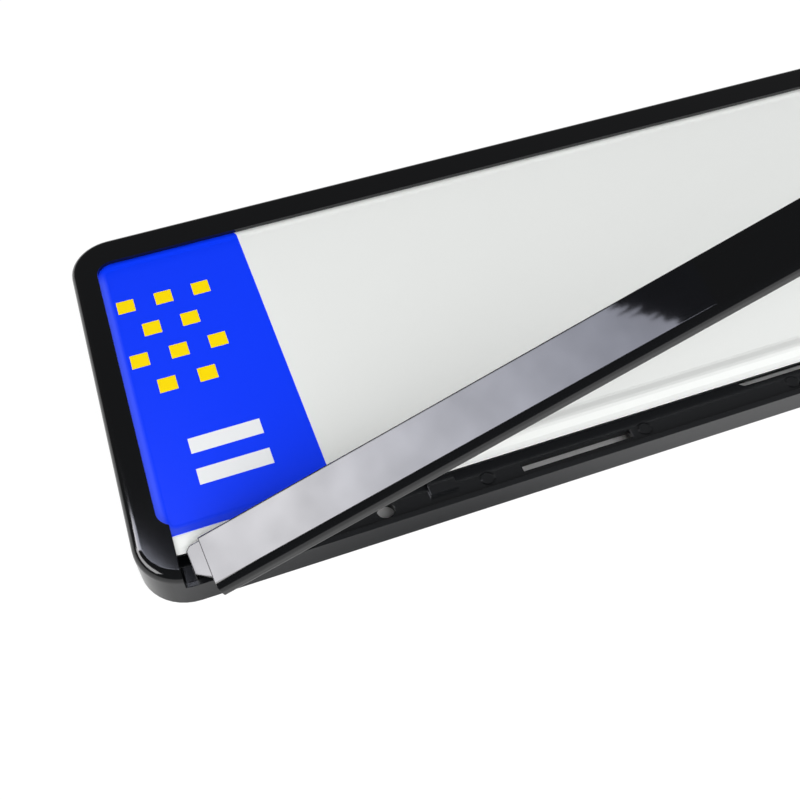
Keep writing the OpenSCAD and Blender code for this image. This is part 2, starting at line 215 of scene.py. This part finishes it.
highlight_band = add_node(tree, "ShaderNodeMath", {"operation": "MULTIPLY"},
                {0: outer.outputs[0], 1: inner.outputs[0]})
highlight_band = add_node(tree, "ShaderNodeMath", {"operation": "MULTIPLY"},
                {0: highlight_band.outputs[0], 1: left.outputs[0]})
highlight_band = add_node(tree, "ShaderNodeMath", {"operation": "MULTIPLY"},
                {0: highlight_band.outputs[0], 1: low.outputs[0]})
ink_and_highlight = add_node(tree, "ShaderNodeMix", {"data_type": "RGBA", 7: linear(BEAD_HIGHLIGHT_BLUE)},
               {0: highlight_band.outputs[0], 6: ink_and_highlight.outputs[2]})
tree.links.new(ink_and_highlight.outputs[2], shader.inputs["Base Color"])
nodes["blue_film"].data.materials.clear()
nodes["blue_film"].data.materials.append(blue_print)

# Clip strip: a black ABS moulding with a polished face, which closes the frame's lower
# edge. Its hooks and tongues are out of their slots and pockets here.
STRIP_ROUGHNESS = 0.035
STRIP_EDGE = 0.0003

strip_abs, shader, _ = start_material("polished_black_abs", PLASTIC_BLACK)
tree = strip_abs.node_tree
shader.inputs["IOR"].default_value = PLASTIC_IOR
shader.inputs["Roughness"].default_value = STRIP_ROUGHNESS
soft_edge = add_node(tree, "ShaderNodeBevel", {"samples": EDGE_SAMPLES, "Radius": STRIP_EDGE}, {})
tree.links.new(soft_edge.outputs[0], shader.inputs["Normal"])
nodes["clip_strip"].data.materials.clear()
nodes["clip_strip"].data.materials.append(strip_abs)

# Floor: a white sheet. Away from the object it shows white to the camera and in the gloss,
# with a trace of shadow. Under the tray a dark grey is painted on as painted shade, and what
# lies right in front of the frame is mirrored darker, a painted shadow of the strip.
FLOOR_WHITE = "f0f0f0"
FLOOR_SIZE = 12
FLOOR_ROUGHNESS = 0.9
FOOT_HALF = (0.2500, 0.0561)
FOOT_MIDDLE = (0.0, -0.0039, 0.0)
FOOT_EDGE = 0.0005
FOOT_FADE = 0.02
# Painted shade: the dark grey the floor takes under the tray.
FLOOR_PAINTED_SHADE = "0c0c0c"
PAINTED_SHADE_FROM = (-0.0094, -0.0090)
GLOW_SEEN = 0.9
GLOW_MIRRORED = 0.66
GLOW_POWER = 1.06
SHADE_MIDDLE = (-0.192, -0.064, 0.0)
SHADE_HALF = (0.085, 0.012, 1.0)
SHADE_DARK = 0.62

sheet = bmesh.new()
bmesh.ops.create_grid(sheet, x_segments=1, y_segments=1, size=FLOOR_SIZE)
floor_mesh = bpy.data.meshes.new("floor")
sheet.to_mesh(floor_mesh)
sheet.free()
floor = bpy.data.objects.new("floor", floor_mesh)
bpy.context.scene.collection.objects.link(floor)
floor_paint, shader, place = start_material("white_floor", FLOOR_WHITE)
tree = floor_paint.node_tree
shader.inputs["Roughness"].default_value = FLOOR_ROUGHNESS
centred = add_node(tree, "ShaderNodeVectorMath", {"operation": "SUBTRACT", 1: FOOT_MIDDLE}, {0: place})
distance = add_node(tree, "ShaderNodeVectorMath", {"operation": "ABSOLUTE"}, {0: centred.outputs[0]})
distance = add_node(tree, "ShaderNodeVectorMath",
                    {"operation": "SUBTRACT", 1: (*FOOT_HALF, 0)}, {0: distance.outputs[0]})
split = add_node(tree, "ShaderNodeSeparateXYZ", {}, {0: distance.outputs[0]})
outside = add_node(tree, "ShaderNodeMath", {"operation": "MAXIMUM"},
                   {0: split.outputs["X"], 1: split.outputs["Y"]})
# Painted shade: the floor turns dark grey well inside the tray's outline.
painted_shade_mask = add_node(tree, "ShaderNodeMapRange", {1: PAINTED_SHADE_FROM[0], 2: PAINTED_SHADE_FROM[1], 3: 1, 4: 0},
                 {0: outside.outputs[0]})
colour = add_node(tree, "ShaderNodeMix",
                  {"data_type": "RGBA", 6: linear(FLOOR_WHITE), 7: linear(FLOOR_PAINTED_SHADE)},
                  {0: painted_shade_mask.outputs[0]})
tree.links.new(colour.outputs[2], shader.inputs["Base Color"])
rays = add_node(tree, "ShaderNodeLightPath", {}, {})
seen = add_node(tree, "ShaderNodeMapRange", {1: 0.0, 2: FOOT_EDGE, 3: 0.0, 4: GLOW_SEEN},
                {0: outside.outputs[0]})
seen = add_node(tree, "ShaderNodeMath", {"operation": "MULTIPLY"},
                {0: seen.outputs[0], 1: rays.outputs["Is Camera Ray"]})
mirrored = add_node(tree, "ShaderNodeMapRange", {1: 0.0, 2: FOOT_FADE, 3: 0.0, 4: GLOW_MIRRORED},
                    {0: outside.outputs[0]})
shiny = add_node(tree, "ShaderNodeMath", {"operation": "MAXIMUM"},
                 {0: rays.outputs["Is Glossy Ray"], 1: rays.outputs["Is Transmission Ray"]})
mirrored = add_node(tree, "ShaderNodeMath", {"operation": "MULTIPLY"},
                    {0: mirrored.outputs[0], 1: shiny.outputs[0]})
share = add_node(tree, "ShaderNodeMath", {"operation": "MAXIMUM"},
                 {0: seen.outputs[0], 1: mirrored.outputs[0]})
white = add_node(tree, "ShaderNodeEmission", {"Color": (1, 1, 1, 1), "Strength": GLOW_POWER}, {})
mixed = add_node(tree, "ShaderNodeMixShader", {},
                 {0: share.outputs[0], 1: shader.outputs[0], 2: white.outputs[0]})
shade_at = add_node(tree, "ShaderNodeVectorMath", {"operation": "SUBTRACT", 1: SHADE_MIDDLE},
                    {0: place})
shade_at = add_node(tree, "ShaderNodeVectorMath", {"operation": "DIVIDE", 1: SHADE_HALF},
                    {0: shade_at.outputs[0]})
shade_at = add_node(tree, "ShaderNodeVectorMath", {"operation": "LENGTH"}, {0: shade_at.outputs[0]})
shade = add_node(tree, "ShaderNodeMapRange",
                 {"interpolation_type": "SMOOTHSTEP", 1: 0.0, 2: 1.0, 3: SHADE_DARK, 4: 0.0},
                 {0: shade_at.outputs["Value"]})
shade = add_node(tree, "ShaderNodeMath", {"operation": "MULTIPLY"},
                 {0: shade.outputs[0], 1: shiny.outputs[0]})
dark = add_node(tree, "ShaderNodeEmission", {"Color": (1, 1, 1, 1), "Strength": 0.0}, {})
mixed = add_node(tree, "ShaderNodeMixShader", {},
                 {0: shade.outputs[0], 1: mixed.outputs[0], 2: dark.outputs[0]})
tree.links.new(mixed.outputs[0], tree.nodes["Material Output"].inputs["Surface"])
floor_mesh.materials.append(floor_paint)

# Softbox: a long narrow panel above the far left, turned to lie along the strip in its
# gloss. Its cloth is brightest and least cool at its left end, with a ragged right end.
PANEL_TARGET = Vector((-0.2, -0.06, 0.03))
PANEL_DISTANCE = 1.2
PANEL_SIZE = (0.84, 0.136, 1)
PANEL_SHIFT = (-0.06, 0.01, 0)
PANEL_TOWARDS = (127, 47)
PANEL_TURN = -42.7
CLOTH_SPAN = (-0.35, 0.20)
CLOTH_POWER = (5.3, 12.4)
CLOTH_RIGHT = (0.93, 0.96, 1.13, 1)
CLOTH_LEFT = (0.99, 0.985, 1.03, 1)
CLOTH_STREAKS = (8, 170, 1)
CLOTH_DETAIL = 3
CLOTH_SLANT = 1.07
CLOTH_RAGGED = 0.085
CLOTH_EDGE = (-0.3665, -0.3625)
CLOTH_DARK = 0.022
CLOUD_SCALE = 14
CLOUD_RANGE = (0.3, 0.7)
CLOUD_POWER = (0.88, 1.12)


def hang_panel(name, size, shift, towards, turn):
    """A flat panel that faces the frame's left end and shows in its gloss alone."""
    sheet = bmesh.new()
    bmesh.ops.create_grid(sheet, x_segments=1, y_segments=1, size=0.5)
    bmesh.ops.scale(sheet, vec=size, verts=sheet.verts)
    bmesh.ops.translate(sheet, vec=shift, verts=sheet.verts)
    mesh = bpy.data.meshes.new(name)
    sheet.to_mesh(mesh)
    sheet.free()
    panel = bpy.data.objects.new(name, mesh)
    bpy.context.scene.collection.objects.link(panel)
    azimuth, elevation = (math.radians(angle) for angle in towards)
    away = Vector((math.cos(elevation) * math.cos(azimuth),
                   math.cos(elevation) * math.sin(azimuth), math.sin(elevation)))
    panel.location = PANEL_TARGET + PANEL_DISTANCE * away
    spin = Matrix.Rotation(math.radians(turn), 3, "Z")
    panel.rotation_euler = (away.to_track_quat("Z", "Y").to_matrix() @ spin).to_euler()
    panel.visible_diffuse = False
    panel.visible_camera = False
    return mesh


glow, _, place = start_material("softbox_cloth", "ffffff")
tree = glow.node_tree
across = add_node(tree, "ShaderNodeSeparateXYZ", {}, {0: place})
power = add_node(tree, "ShaderNodeMapRange",
                 {1: CLOTH_SPAN[0], 2: CLOTH_SPAN[1], 3: CLOTH_POWER[0], 4: CLOTH_POWER[1]},
                 {0: across.outputs["X"]})
streaks = add_node(tree, "ShaderNodeMapping", {"Scale": CLOTH_STREAKS}, {"Vector": place})
streaks = add_node(tree, "ShaderNodeTexNoise", {"Scale": 1, "Detail": CLOTH_DETAIL},
                   {"Vector": streaks.outputs[0]})
slanted = add_node(tree, "ShaderNodeMath", {"operation": "MULTIPLY_ADD", 1: CLOTH_SLANT},
                   {0: across.outputs["Y"], 2: across.outputs["X"]})
ragged = add_node(tree, "ShaderNodeMath", {"operation": "MULTIPLY_ADD", 1: CLOTH_RAGGED},
                  {0: streaks.outputs[0], 2: slanted.outputs[0]})
ragged = add_node(tree, "ShaderNodeMapRange",
                  {1: CLOTH_EDGE[0], 2: CLOTH_EDGE[1], 3: CLOTH_DARK, 4: 1},
                  {0: ragged.outputs[0]})
clouds = add_node(tree, "ShaderNodeTexNoise", {"Scale": CLOUD_SCALE, "Detail": CLOTH_DETAIL},
                  {"Vector": place})
clouds = add_node(tree, "ShaderNodeMapRange",
                  {1: CLOUD_RANGE[0], 2: CLOUD_RANGE[1], 3: CLOUD_POWER[0], 4: CLOUD_POWER[1]},
                  {0: clouds.outputs[0]})
power = add_node(tree, "ShaderNodeMath", {"operation": "MULTIPLY"},
                 {0: power.outputs[0], 1: ragged.outputs[0]})
power = add_node(tree, "ShaderNodeMath", {"operation": "MULTIPLY"},
                 {0: power.outputs[0], 1: clouds.outputs[0]})
tint = add_node(tree, "ShaderNodeMapRange", {1: CLOTH_SPAN[0], 2: CLOTH_SPAN[1], 3: 0, 4: 1},
                {0: across.outputs["X"]})
tint = add_node(tree, "ShaderNodeMix", {"data_type": "RGBA", 6: CLOTH_RIGHT, 7: CLOTH_LEFT},
                {0: tint.outputs[0]})
lamp = add_node(tree, "ShaderNodeEmission", {},
                {"Color": tint.outputs[2], "Strength": power.outputs[0]})
tree.links.new(lamp.outputs[0], tree.nodes["Material Output"].inputs["Surface"])
hang_panel("softbox", PANEL_SIZE, PANEL_SHIFT, PANEL_TOWARDS, PANEL_TURN).materials.append(glow)

# Side softbox: a second panel further left and lower, which the rounded corner and edge of
# the rim mirror. Its cloth is plain white.
SIDE_SIZE = (1.02, 0.42, 1)
SIDE_TOWARDS = (173, 35)
SIDE_POWER = 7

side_glow, _, _ = start_material("side_softbox_cloth", "ffffff")
tree = side_glow.node_tree
lamp = add_node(tree, "ShaderNodeEmission", {"Color": (1, 1, 1, 1), "Strength": SIDE_POWER}, {})
tree.links.new(lamp.outputs[0], tree.nodes["Material Output"].inputs["Surface"])
hang_panel("side_softbox", SIDE_SIZE, (0, 0, 0), SIDE_TOWARDS, 0).materials.append(side_glow)

# Lamps: two large soft ones, overhead and in front, whose own images stay out of the gloss.
for lamp_name, lamp_place, lamp_size, lamp_watts in (
        ("overhead_lamp", (0.0, -0.1, 1.5), 1.6, 9.0),
        ("front_lamp", (0.1, -1.15, 0.9), 1.4, 28.0)):
    lamp_data = bpy.data.lights.new(lamp_name, "AREA")
    lamp_data.size = lamp_size
    lamp_data.energy = lamp_watts
    lamp_object = bpy.data.objects.new(lamp_name, lamp_data)
    lamp_object.location = lamp_place
    lamp_object.rotation_euler = Vector(lamp_place).to_track_quat("Z", "Y").to_euler()
    lamp_object.visible_glossy = False
    bpy.context.scene.collection.objects.link(lamp_object)

# World: a dim studio with a pale band round the horizon, which the gloss mirrors. It shows
# white to the camera.
WORLD_DIM = 0.11
WORLD_BAND = (0.02, 0.16)
world = bpy.data.worlds.new("studio")
bpy.context.scene.world = world
world.use_nodes = True
tree = world.node_tree
sky_place = add_node(tree, "ShaderNodeTexCoord", {}, {})
sky_height = add_node(tree, "ShaderNodeSeparateXYZ", {}, {0: sky_place.outputs["Generated"]})
sky = add_node(tree, "ShaderNodeMapRange",
               {1: WORLD_BAND[0], 2: WORLD_BAND[1], 3: 1.0, 4: WORLD_DIM},
               {0: sky_height.outputs["Z"]})
rays = add_node(tree, "ShaderNodeLightPath", {}, {})
sky = add_node(tree, "ShaderNodeMath", {"operation": "MAXIMUM"},
               {0: sky.outputs[0], 1: rays.outputs["Is Camera Ray"]})
tree.links.new(sky.outputs[0], tree.nodes["Background"].inputs["Strength"])
tree.nodes["Background"].inputs["Color"].default_value = (1, 1, 1, 1)

# Camera: close above the left corner, as the photograph was taken.
CAMERA_PLACE = (-0.2408, -0.1832, 0.2098)
CAMERA_TURN = (39.874594, 2.138365, -19.118265)
CAMERA_LENS = 44.51
CAMERA_NEAR = 0.01
SENSOR_WIDTH = 36
CENTRE_PX = (370.04, 384.07)
IMAGE_PX = 800

camera_data = bpy.data.cameras.new("camera")
camera_data.sensor_width = SENSOR_WIDTH
camera_data.lens = CAMERA_LENS
camera_data.shift_x = 0.5 - CENTRE_PX[0] / IMAGE_PX
camera_data.shift_y = CENTRE_PX[1] / IMAGE_PX - 0.5
camera_data.clip_start = CAMERA_NEAR
camera = bpy.data.objects.new("camera", camera_data)
camera.location = CAMERA_PLACE
camera.rotation_euler = [math.radians(a) for a in CAMERA_TURN]
bpy.context.scene.collection.objects.link(camera)
bpy.context.scene.camera = camera
bpy.context.scene.view_settings.view_transform = "Standard"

##########

SET EXERCISE
In this exercise, copy only the lines from the opening line of the material through the line where "STRIP_EDGE = 0.0003" appears.

TASK SOLUTION
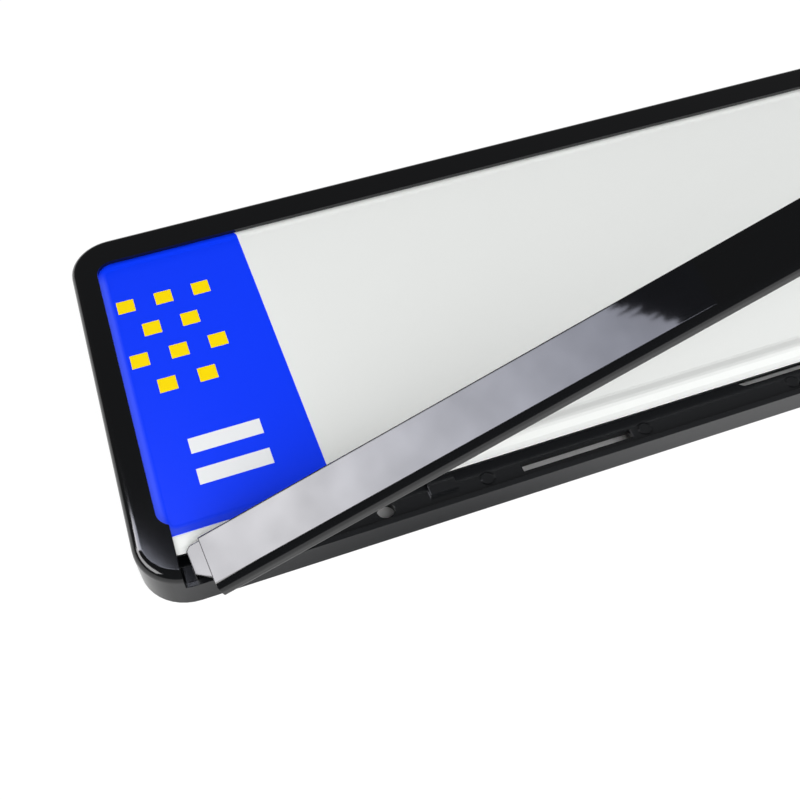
Keep writing the OpenSCAD and Blender code for this image. This is part 2, starting at line 215 of scene.py. This part finishes it.
highlight_band = add_node(tree, "ShaderNodeMath", {"operation": "MULTIPLY"},
                {0: outer.outputs[0], 1: inner.outputs[0]})
highlight_band = add_node(tree, "ShaderNodeMath", {"operation": "MULTIPLY"},
                {0: highlight_band.outputs[0], 1: left.outputs[0]})
highlight_band = add_node(tree, "ShaderNodeMath", {"operation": "MULTIPLY"},
                {0: highlight_band.outputs[0], 1: low.outputs[0]})
ink_and_highlight = add_node(tree, "ShaderNodeMix", {"data_type": "RGBA", 7: linear(BEAD_HIGHLIGHT_BLUE)},
               {0: highlight_band.outputs[0], 6: ink_and_highlight.outputs[2]})
tree.links.new(ink_and_highlight.outputs[2], shader.inputs["Base Color"])
nodes["blue_film"].data.materials.clear()
nodes["blue_film"].data.materials.append(blue_print)

# Clip strip: a black ABS moulding with a polished face, which closes the frame's lower
# edge. Its hooks and tongues are out of their slots and pockets here.
STRIP_ROUGHNESS = 0.035
STRIP_EDGE = 0.0003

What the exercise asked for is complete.